The ripple effect seems to have been felt throughout many of the more successful network series. Say what you will about Lost (I’ve said a lot) but they stuck with the plan they had. Shonda Rhimes seemed to be willing to go along with this for Scandal and How to get Away with Murder (but she seem to kill Grey’s Anatomy.) And this seems to be felt by some of the best comedy series on the air — The Good Place and Jane the Virgin ended on just the right notes.
This may not seem like the best business model for network TV where you keep a successful property on the air as long as you can. It is, however, a great model for television as an art form. No longer to we have to keep propping up a weak series for years at a time just because a certain number of people are watching it. It inspires more creative forces to come out with better products rather than trying to come up with something that’ll go after a hit. Sure Law and Order: SVU has been on for twenty seasons, but does anybody really thing there’s anything creative about it anymore? And The Simpsons has been out of energy longer than a lot of the people watching it have been alive. Series need to follow the patterns of The Americans and Dead to Me, not another installment of Dick Wolf’s Chicago franchise. And for those who argue that’s not a sustainable business model, I’d say neither is bringing back The Conners.
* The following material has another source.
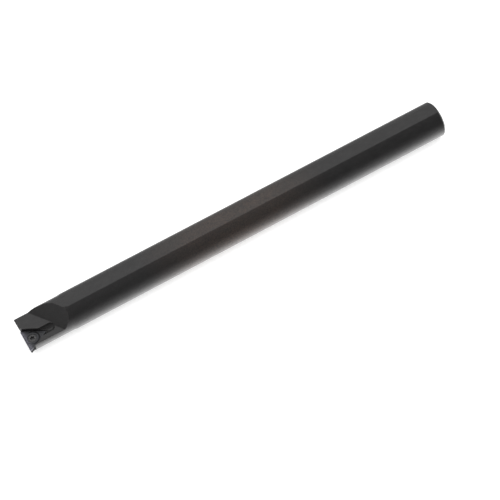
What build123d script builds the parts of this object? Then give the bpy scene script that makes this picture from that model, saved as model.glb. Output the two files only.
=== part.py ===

When Scrubs came to an end after eight seasons, I was sad but a little relieved. I was glad it had lasted that long, but it was really running out of energy in year 8. I’m not sure bringing it back for Season 9 did anything for ABC. Am I thrilled that Bill Lawrence and company are saying that Ted Lasso will be on for just three years? No. But I trust that he and his crew have learned from their mistakes and know that despite the acclaim and the awards, they have a plan. I’d rather have three great seasons then nine mediocre ones.